Police and health authorities are “deeply concerned” the debate over social distancing regulations will encourage people to ignore official advice in Northern Ireland.
It is not always possible to give individual answers on what constitutes an offence for the countless hypothetical scenarios which may arise, the joint statement said.
Whether driving to participate in exercise is allowed and if an expanding list of circumstances should be legitimate excuses for travel have been widely discussed.
The statement said: “We are deeply concerned that the current discourse may serve to undermine public confidence in the overall regulations, and encourage some people to ignore the strong guidance from the Northern Ireland Executive – with potentially devastating consequences.”
“The overriding principle in applying any reasonableness test is not what may be reasonable for people to want to do, but what is reasonable in achieving the aim of preventing the spread of the Covid-19 virus, balanced with other risks and considerations.”
Stormont ministers have been coming under pressure to say when they believe the lockdown will be eased amid increasing damage to the economy.
Businesses like restaurants and pubs, hairdressers and hoteliers have warned of the potential for calamity if restrictions are not scaled back quickly.
Regulations on social distancing were quickly introduced and in an ideal world would have received detailed scrutiny in the Stormont Assembly before becoming law, the Police Service of Northern Ireland (PSNI) and the Department of Health said.
It added: “However, we are not living in an ideal world at present.
“The overriding priority at this time is protection of life.
“Regulations to enforce and encourage social distancing have a vital role to play in that regard.”
“There will inevitably be some shades of grey.

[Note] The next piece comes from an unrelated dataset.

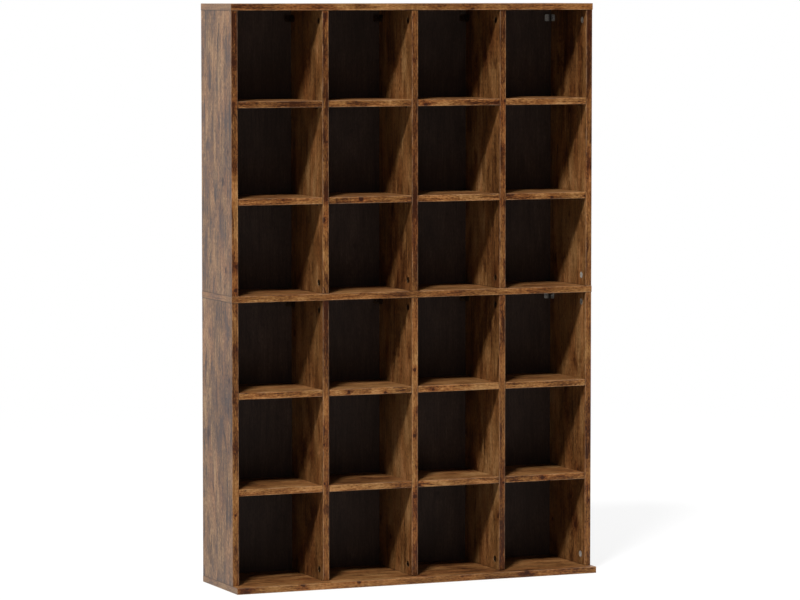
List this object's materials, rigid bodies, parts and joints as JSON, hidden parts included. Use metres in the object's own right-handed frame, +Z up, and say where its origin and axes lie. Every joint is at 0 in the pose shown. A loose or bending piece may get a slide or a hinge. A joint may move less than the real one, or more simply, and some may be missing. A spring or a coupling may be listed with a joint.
{
  "type": "media shelf",
  "caption": "Tall narrow media shelf: a flat-packed grid of equal bays for disc cases, with loose small shelves, a full-width middle board and a stepped base.",
  "frame": {"origin": "centre of the outline on the floor plane, under the base board", "axes": "+Z up, +Y towards the hardboard back, so that the open front faces -Y, and +X to the right seen from the front"},
  "size_m": [0.9, 0.23, 1.335],
  "materials": {
    "rustic_board": "rustic-brown wood-print melamine on particleboard, satin, grain along each board",
    "hardboard": "dark brown printed hardboard, matt",
    "zinc_fitting": "bright zinc, cast or plated",
    "bronzed_fitting": "dark bronzed, satin",
    "beech_dowel": "bare beech"
  },
  "bodies": {
    "carcass": {"top_board": "rustic_board", "middle_board": "rustic_board", "base_board": "rustic_board", "lower_left_side": "rustic_board", "lower_divider_1": "rustic_board", "lower_divider_2": "rustic_board", "lower_divider_3": "rustic_board", "lower_right_side": "rustic_board", "lower_back_panel": "hardboard", "upper_left_side": "rustic_board", "upper_divider_1": "rustic_board", "upper_divider_2": "rustic_board", "upper_divider_3": "rustic_board", "upper_right_side": "rustic_board", "upper_back_panel": "hardboard", "shelf_supports": "bronzed_fitting", "side_cam_locks": "zinc_fitting", "divider_cam_locks": "bronzed_fitting", "top_cam_bolts": "zinc_fitting", "base_cam_bolts": "zinc_fitting", "middle_double_bolts": "zinc_fitting", "top_dowels": "beech_dowel", "base_dowels": "beech_dowel", "middle_dowels": "beech_dowel", "side_brackets": "zinc_fitting", "divider_brackets": "bronzed_fitting", "bracket_wall_screws": "zinc_fitting", "bracket_back_screws": "zinc_fitting", "back_panel_screws": "bronzed_fitting"},
    "shelf_r1_c1": {"shelf_r1_c1": "rustic_board"},
    "shelf_r1_c2": {"shelf_r1_c2": "rustic_board"},
    "shelf_r1_c3": {"shelf_r1_c3": "rustic_board"},
    "shelf_r1_c4": {"shelf_r1_c4": "rustic_board"},
    "shelf_r2_c1": {"shelf_r2_c1": "rustic_board"},
    "shelf_r2_c2": {"shelf_r2_c2": "rustic_board"},
    "shelf_r2_c3": {"shelf_r2_c3": "rustic_board"},
    "shelf_r2_c4": {"shelf_r2_c4": "rustic_board"},
    "shelf_r3_c1": {"shelf_r3_c1": "rustic_board"},
    "shelf_r3_c2": {"shelf_r3_c2": "rustic_board"},
    "shelf_r3_c3": {"shelf_r3_c3": "rustic_board"},
    "shelf_r3_c4": {"shelf_r3_c4": "rustic_board"},
    "shelf_r4_c1": {"shelf_r4_c1": "rustic_board"},
    "shelf_r4_c2": {"shelf_r4_c2": "rustic_board"},
    "shelf_r4_c3": {"shelf_r4_c3": "rustic_board"},
    "shelf_r4_c4": {"shelf_r4_c4": "rustic_board"}
  },
  "joints": [
    {"name": "shelf_r1_c1_pull", "type": "slide", "parent": "carcass", "child": "shelf_r1_c1", "axis": [0, -1, 0], "range_m": [0, 0.2]},
    {"name": "shelf_r1_c2_pull", "type": "slide", "parent": "carcass", "child": "shelf_r1_c2", "axis": [0, -1, 0], "range_m": [0, 0.2]},
    {"name": "shelf_r1_c3_pull", "type": "slide", "parent": "carcass", "child": "shelf_r1_c3", "axis": [0, -1, 0], "range_m": [0, 0.2]},
    {"name": "shelf_r1_c4_pull", "type": "slide", "parent": "carcass", "child": "shelf_r1_c4", "axis": [0, -1, 0], "range_m": [0, 0.2]},
    {"name": "shelf_r2_c1_pull", "type": "slide", "parent": "carcass", "child": "shelf_r2_c1", "axis": [0, -1, 0], "range_m": [0, 0.2]},
    {"name": "shelf_r2_c2_pull", "type": "slide", "parent": "carcass", "child": "shelf_r2_c2", "axis": [0, -1, 0], "range_m": [0, 0.2]},
    {"name": "shelf_r2_c3_pull", "type": "slide", "parent": "carcass", "child": "shelf_r2_c3", "axis": [0, -1, 0], "range_m": [0, 0.2]},
    {"name": "shelf_r2_c4_pull", "type": "slide", "parent": "carcass", "child": "shelf_r2_c4", "axis": [0, -1, 0], "range_m": [0, 0.2]},
    {"name": "shelf_r3_c1_pull", "type": "slide", "parent": "carcass", "child": "shelf_r3_c1", "axis": [0, -1, 0], "range_m": [0, 0.2]},
    {"name": "shelf_r3_c2_pull", "type": "slide", "parent": "carcass", "child": "shelf_r3_c2", "axis": [0, -1, 0], "range_m": [0, 0.2]},
    {"name": "shelf_r3_c3_pull", "type": "slide", "parent": "carcass", "child": "shelf_r3_c3", "axis": [0, -1, 0], "range_m": [0, 0.2]},
    {"name": "shelf_r3_c4_pull", "type": "slide", "parent": "carcass", "child": "shelf_r3_c4", "axis": [0, -1, 0], "range_m": [0, 0.2]},
    {"name": "shelf_r4_c1_pull", "type": "slide", "parent": "carcass", "child": "shelf_r4_c1", "axis": [0, -1, 0], "range_m": [0, 0.2]},
    {"name": "shelf_r4_c2_pull", "type": "slide", "parent": "carcass", "child": "shelf_r4_c2", "axis": [0, -1, 0], "range_m": [0, 0.2]},
    {"name": "shelf_r4_c3_pull", "type": "slide", "parent": "carcass", "child": "shelf_r4_c3", "axis": [0, -1, 0], "range_m": [0, 0.2]},
    {"name": "shelf_r4_c4_pull", "type": "slide", "parent": "carcass", "child": "shelf_r4_c4", "axis": [0, -1, 0], "range_m": [0, 0.2]}
  ]
}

That’s the reality of life.
“The police have rightly made clear that officers will apply a ‘reasonableness’ test on occasions when deciding if some behaviours may breach the regulations.”
It said officers applied discretion on a case-specific basis which could be challenged in court.
“Whilst understanding people’s desire for clarity in what constitutes an offence under the regulations, it is not always possible to give individual answers for the countless hypothetical scenarios which may arise.
“Notwithstanding this, the public health guidance is clear: stay home and only leave home when it is essential.”